File order checkpoint

By the end of Stage 7, your game has three zones:

  1. Setup before the loop: state variables, writer Turtles, helper functions, key bindings, and first draw calls
  2. Play inside while game_running:: movement, life loss, immediate exit if the game ended, hit detection, guarded respawn, pause, and update
  3. Ending after the loop: GAME OVER text, final update, and turtle.done()

Understand it

The Boolean switch is small but huge. Until now, your game has been a thing the computer runs until you close the window. Today the game runs until it decides to stop on its own. That's a real grown-up loop pattern. Most apps you use every day — the camera, the music player, the browser tab — work this way: they have a state variable, the main loop checks it every cycle, and it can end gracefully when needed.

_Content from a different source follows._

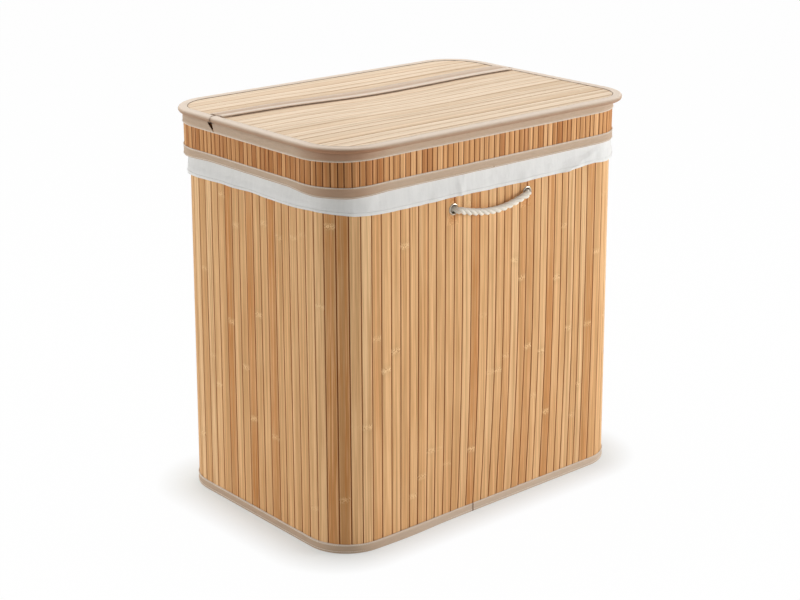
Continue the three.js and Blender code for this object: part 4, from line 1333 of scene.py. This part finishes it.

We deliberately wrote if lives <= 0: and not if lives == 0:. Using <= is defensive — if some future change to the game subtracted two lives at once (say, a powerful alien), == 0 would skip right past zero into -1 and never trigger game-over. <= 0 says "if we ever get to zero or below, end it." Code that survives changes you haven't made yet is good code.

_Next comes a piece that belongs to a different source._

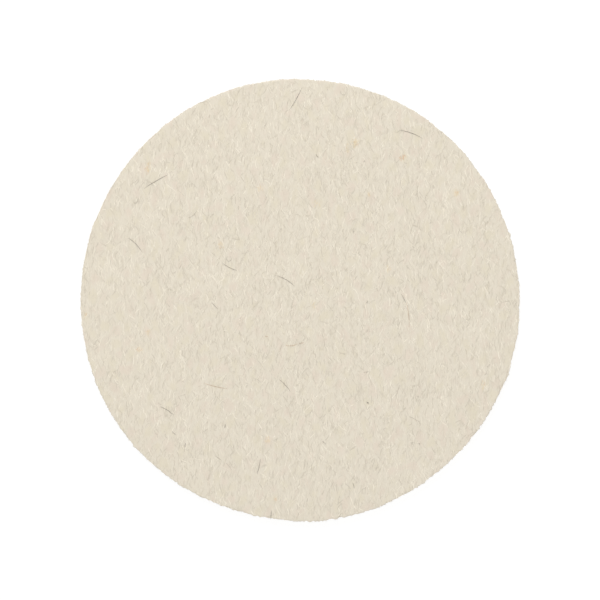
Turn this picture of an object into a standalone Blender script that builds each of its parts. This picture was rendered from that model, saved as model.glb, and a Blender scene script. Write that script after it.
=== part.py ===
"""A felt polishing pad for a flat lap: a disc of pressed wool felt on double-coated tape, on its release liner.

Metres, +Z up. The pad lies on its liner with the felt's working face up, as it comes from its packet.
The origin is the centre of the liner's underside. Run it with blender --background --python part.py,
or from the text editor.
"""

import math

import bmesh
import bpy

# Driving dimensions, in metres.
INCH = 0.0254
PAD_DIAMETER = 6 * INCH
FELT_THICKNESS = INCH / 8
FELT_ADHESIVE_THICKNESS = 0.00010  # the thicker coat, because it has to wet the felt's fibres
FILM_THICKNESS = 0.00005
LAP_ADHESIVE_THICKNESS = 0.00008
LINER_THICKNESS = 0.00012
LAYER_GAP = 0.00002  # keeps the flat faces of neighbouring layers apart

# The cutting die draws the felt's upper edge down into a small round.
CUT_EDGE_RADIUS = 0.0004
CUT_EDGE_SEGMENTS = 3

RIM_SEGMENTS = 96
SHARP_EDGE_ANGLE = math.radians(40)

# The height of each layer's lower face, from the liner up.
LINER_BASE = 0.0
LAP_ADHESIVE_BASE = LINER_BASE + LINER_THICKNESS + LAYER_GAP
FILM_BASE = LAP_ADHESIVE_BASE + LAP_ADHESIVE_THICKNESS + LAYER_GAP
FELT_ADHESIVE_BASE = FILM_BASE + FILM_THICKNESS + LAYER_GAP
FELT_BASE = FELT_ADHESIVE_BASE + FELT_ADHESIVE_THICKNESS + LAYER_GAP

# Linear colours.
WOOL_CREAM = (0.77, 0.70, 0.58, 1)
ADHESIVE_AMBER = (0.80, 0.70, 0.48, 1)
FILM_CLEAR = (0.82, 0.84, 0.84, 1)
KRAFT_TAN = (0.56, 0.40, 0.24, 1)


def clear_scene():
    for obj in list(bpy.data.objects):
        bpy.data.objects.remove(obj, do_unlink=True)


def new_collection(name):
    collection = bpy.data.collections.new(name)
    bpy.context.scene.collection.children.link(collection)
    return collection


def principled(name, colour, roughness):
    """A non-metallic material of one colour and roughness."""
    material = bpy.data.materials.new(name)
    material.use_nodes = True
    material.diffuse_color = colour
    shader = material.node_tree.nodes["Principled BSDF"]
    shader.inputs["Base Color"].default_value = colour
    shader.inputs["Roughness"].default_value = roughness
    shader.inputs["Metallic"].default_value = 0.0
    return material


def wool_felt():
    return principled("wool_felt", WOOL_CREAM, 0.95)


def acrylic_adhesive():
    return principled("acrylic_adhesive", ADHESIVE_AMBER, 0.25)


def polyester_film():
    return principled("polyester_film", FILM_CLEAR, 0.12)


def silicone_kraft():
    return principled("silicone_kraft", KRAFT_TAN, 0.5)


def round_upper_rim(mesh_data):
    """Rounds the edges around the upper face of a disc whose middle is at the height of its origin."""
    rim = [edge for edge in mesh_data.edges if all(vert.co.z > 0 for vert in edge.verts)]
    bmesh.ops.bevel(
        mesh_data,
        geom=rim,
        offset=CUT_EDGE_RADIUS,
        segments=CUT_EDGE_SEGMENTS,
        profile=0.5,
        affect="EDGES",
    )


def disc(name, thickness, round_top=False):
    """A flat round layer whose lower face is centred on the object's origin."""
    mesh_data = bmesh.new()
    bmesh.ops.create_cone(
        mesh_data,
        cap_ends=True,
        segments=RIM_SEGMENTS,
        radius1=PAD_DIAMETER / 2,
        radius2=PAD_DIAMETER / 2,
        depth=thickness,
    )
    if round_top:
        round_upper_rim(mesh_data)
    bmesh.ops.translate(mesh_data, verts=mesh_data.verts, vec=(0, 0, thickness / 2))
    mesh = bpy.data.meshes.new(name)
    mesh_data.to_mesh(mesh)
    mesh_data.free()
    mesh.shade_smooth()
    mesh.set_sharp_from_angle(angle=SHARP_EDGE_ANGLE)
    return bpy.data.objects.new(name, mesh)


def place(layer, base, material, collection, parent=None):
    """Stands a layer on the central axis at its height above the origin, under its parent if it has one."""
    layer.data.materials.append(material)
    layer.location = (0, 0, base)
    if parent is not None:
        layer.parent = parent
        layer.location.z -= parent.location.z
    collection.objects.link(layer)


def pad_origin(collection):
    """The empty that carries the pad. It lies on the line along which the pad comes off its liner."""
    empty = bpy.data.objects.new("pad_off_liner", None)
    empty.location = (0, 0, LAP_ADHESIVE_BASE)
    empty.empty_display_size = PAD_DIAMETER / 4
    collection.objects.link(empty)
    return empty


def release_liner(collection):
    place(disc("release_liner", LINER_THICKNESS), LINER_BASE, silicone_kraft(), collection)


def lap_side_adhesive(collection, pad, adhesive):
    layer = disc("lap_side_adhesive", LAP_ADHESIVE_THICKNESS)
    place(layer, LAP_ADHESIVE_BASE, adhesive, collection, pad)


def carrier_film(collection, pad):
    place(disc("carrier_film", FILM_THICKNESS), FILM_BASE, polyester_film(), collection, pad)


def felt_side_adhesive(collection, pad, adhesive):
    layer = disc("felt_side_adhesive", FELT_ADHESIVE_THICKNESS)
    place(layer, FELT_ADHESIVE_BASE, adhesive, collection, pad)


def felt_disc(collection, pad):
    layer = disc("felt_disc", FELT_THICKNESS, round_top=True)
    place(layer, FELT_BASE, wool_felt(), collection, pad)


def build():
    clear_scene()
    collection = new_collection("felt_polishing_pad")
    release_liner(collection)
    pad = pad_origin(collection)
    adhesive = acrylic_adhesive()
    lap_side_adhesive(collection, pad, adhesive)
    carrier_film(collection, pad)
    felt_side_adhesive(collection, pad, adhesive)
    felt_disc(collection, pad)


build()
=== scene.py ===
"""The looks of the felt polishing pad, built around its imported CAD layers. Metres, +Z up."""

import math

import bpy
import numpy as np
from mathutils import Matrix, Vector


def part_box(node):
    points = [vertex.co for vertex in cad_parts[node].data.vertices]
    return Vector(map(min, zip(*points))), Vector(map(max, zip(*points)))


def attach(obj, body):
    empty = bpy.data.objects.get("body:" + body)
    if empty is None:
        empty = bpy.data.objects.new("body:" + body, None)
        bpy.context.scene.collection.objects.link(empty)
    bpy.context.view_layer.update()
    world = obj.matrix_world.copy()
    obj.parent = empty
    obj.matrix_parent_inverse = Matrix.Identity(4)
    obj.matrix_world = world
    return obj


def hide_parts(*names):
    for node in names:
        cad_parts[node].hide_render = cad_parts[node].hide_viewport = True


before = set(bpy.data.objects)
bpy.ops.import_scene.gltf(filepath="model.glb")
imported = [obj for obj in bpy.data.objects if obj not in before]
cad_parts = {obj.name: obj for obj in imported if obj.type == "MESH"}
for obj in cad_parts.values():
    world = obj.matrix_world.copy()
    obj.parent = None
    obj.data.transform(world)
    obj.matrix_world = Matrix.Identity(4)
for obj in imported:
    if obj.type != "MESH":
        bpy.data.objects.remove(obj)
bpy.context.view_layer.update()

MM = 0.001
SEED = 7

# The layers' places, from the frame.
FELT_LOW, FELT_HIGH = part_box("felt_disc")
PAD_RADIUS = (FELT_HIGH.x - FELT_LOW.x) / 2
FELT_BASE = FELT_LOW.z
FELT_TOP = FELT_HIGH.z

# The grain of the felt runs along Y, as the wool was carded. Fibres lie about it, with a spread in radians.
GRAIN_HEADING = math.radians(90)
GRAIN_SPREAD = 0.38

# ---- The felt's shape.

# Rough surfaces are sums of waves: the shortest and the longest in millimetres, and their stretch along the
# grain. Those of the relief also have a height in millimetres.
WAVES = 48
RELIEF = (
    (18, 60, 1.0, 0.030),
    (4, 12, 1.3, 0.018),
    (1.2, 3.5, 2.2, 0.014),
)
TINT_LUMPS = (3.5, 9, 1.4)
CLOUD_LUMPS = (5, 36, 1.6)

# The cut edge: the die's oval and long errors, which every layer shares, and the felt's own ragged fibres,
# which are rougher on one side by the lean. Errors are sums of lobes, from the fewest to the most round the
# outline, which shrink by the fade, a power of their number.
OVAL = 0.27 * MM
OVAL_HEADING = math.radians(97)
OUTLINE_ERROR = 0.14 * MM
OUTLINE_LOBES = (3, 9)
OUTLINE_FADE = 1.0
RAGGED_ERROR = 0.165 * MM
RAGGED_LOBES = (10, 420)
RAGGED_FADE = 0.5
RAGGED_SIDE = math.radians(-70)
RAGGED_LEAN = 0.22

# The felt's wall, from the top edge down: the rows of its rounded edge, as inset and share of the height,
# then rows whose reach varies as the fibres were cut or drawn.
TOP_ROUND = ((0.30 * MM, 1.0), (0.10 * MM, 0.975))
WALL_TOP = 0.93
WALL_ROWS = 11
WALL_ERROR = 0.035 * MM
WALL_LOBES = (40, 420)
WALL_FADE = 0.3
WALL_SLANT = 0.14 * MM

# Round slabs are meshed in rings of points, with this many more on each ring than on the last.
RING_SIDES = 6
FELT_RINGS = 150
LAYER_RINGS = 48
# How far the fuzz of the felt stands proud of the tape and the liner, and their straight walls, as inset and
# share of the height.
LAYER_INSET = 0.12 * MM
LAYER_WALL = ((0.0, 1.0), (0.0, 0.0))
LAYER_SHARP_ANGLE = math.radians(40)

# ---- Fibres. Their lengths, lifts and radii are the least and the most, in millimetres. A fibre is lifted
# at its middle and sunk at its ends. Its curl and roll are standard deviations of its sway and its lean,
# in radians, and its flatness is its height as a share of its width.

# The wool's own shades, then its tints. Each fibre is too thin for more than one.
PALE, LIGHT, CREAM, DUN, DEEP, PINK, STRAW = range(7)
FIBRE_SHADES = (
    (0.850, 0.791, 0.675),
    (0.776, 0.719, 0.608),
    (0.715, 0.657, 0.549),
    (0.651, 0.595, 0.493),
    (0.594, 0.540, 0.445),
    (0.722, 0.645, 0.543),
    (0.718, 0.661, 0.535),
)
FIBRE_ROUGHNESS = 0.75
FIBRE_SHEEN = 0.1
FIBRE_SHARP_ANGLE = math.radians(50)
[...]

Game-over is the first place we let one writer Turtle have two jobs: drawing the score during the game and announcing the result after. We could have made a third writer just for "GAME OVER," but reusing what we already have is cheap and clean. The Turtle moves, prints, and that's it — its work is done.

Try this

Learning beat

Try this

Three short experiments. Predict before you run, then test your guess.

Predict first

Set lives = 1. Predict before you run: how does the whole feel of the game change with one-hit-and-done? Now play it. Is it more intense, or just frustrating? Is there a fair version of one-life mode?

Compare

Change if lives <= 0: to if lives == 0: and run. Now imagine a future stretch where a single alien costs two lives. Walk through what happens with that change. Why does <= survive that future change and == not?

Connect

Stage 8 adds a win state — survive long enough and you win. The loop needs to end for winning the same way it currently ends for losing. Look at your while game_running: line. What does Stage 8 need to add?

Test your stage

Stuck? Compare carefully
Answer check
Debug compare only

required Stage 7 code

Where it goes: Compare this with your Stage 7 changes: lives/state variables before writers, `draw_status()` before the loop, `while game_running:` replacing `while True:`, life loss inside the alien movement loop, the immediate exit before hit detection, guarded respawn near the bottom of the loop, and the GAME OVER code after the loop.

Use this only after you identify which line flips the game from running to over.

lives = 3
game_running = True

status_writer = turtle.Turtle()
status_writer.hideturtle()
status_writer.penup()
status_writer.color("white")
status_writer.setposition(RIGHT - 140, TOP - 40)

def draw_status():
status_writer.clear()
status_writer.write("Lives: {}".format(lives), font=("Arial", 16, "bold"))

draw_status()

while game_running:
# Laser movement stays here.

for alien in aliens[:]:
alien.sety(alien.ycor() - ALIEN_SPEED)
if alien.ycor() < FLOOR_LEVEL:
alien.hideturtle()
aliens.remove(alien)
lives -= 1
draw_status()

if lives <= 0:
game_running = False

if not game_running:
break

# Hit detection stays here.

if game_running and len(aliens) == 0:
spawn_alien_fleet()

time.sleep(0.02)
screen.update()

score_writer.setposition(0, 0)
score_writer.write("GAME OVER", align="center", font=("Arial", 28, "bold"))
screen.update()
turtle.done()
  • Aliens that reach FLOOR_LEVEL are removed and take a life.
  • The lives text in the top-right corner updates every time.
  • When lives reach zero, the game stops.
  • GAME OVER appears centered on the screen.
  • Aliens that the player shoots down don't cost a life (only aliens that get through the cannon line should).
  • A new fleet appears when the old one is cleared, but not after the game is over.
  • Hit detection does not keep running after the last life is gone.
  • Design check. Play three full rounds. Did losing feel earned, or did the game cheat you? If it cheated, what would you change — alien speed, fleet size, threshold, life count?
  • From memory. Without looking, write the two lines that end the game when lives run out. Compare — did you use if lives <= 0: then game_running = False?

If it breaks

  • Python says lives is referenced before assignment. The life-changing code probably ended up inside a function. Either move it back into the main loop (where this stage puts it) or add global lives and global game_running as the first lines of the function.
  • The game never ends — even at zero lives. Two suspects. First, check that the loop now says while game_running: and not while True:. Second, make sure the if lives <= 0: block is inside the alien cleanup block, where it can actually run.
  • Score changes after the final life is gone. Add the if not game_running: break check after the alien movement loop and before hit detection.
  • A new fleet appears after GAME OVER. The respawn check is missing game_running and. It should say if game_running and len(aliens) == 0:.
  • GAME OVER appears behind the score text. The score_writer is being moved to (0, 0) but the old text from the score is still sitting in its old position. Add score_writer.clear() before the new position, or call draw_score() once more before the game-over screen.
  • Lives count never appears. The draw_status() call before the game loop is missing, or the writer position is off the screen. Run with print(lives) after each change to confirm the value is moving.
  • The game ends the moment it starts. Check that lives = 3 (not 0) and game_running = True (not False). Defaults matter.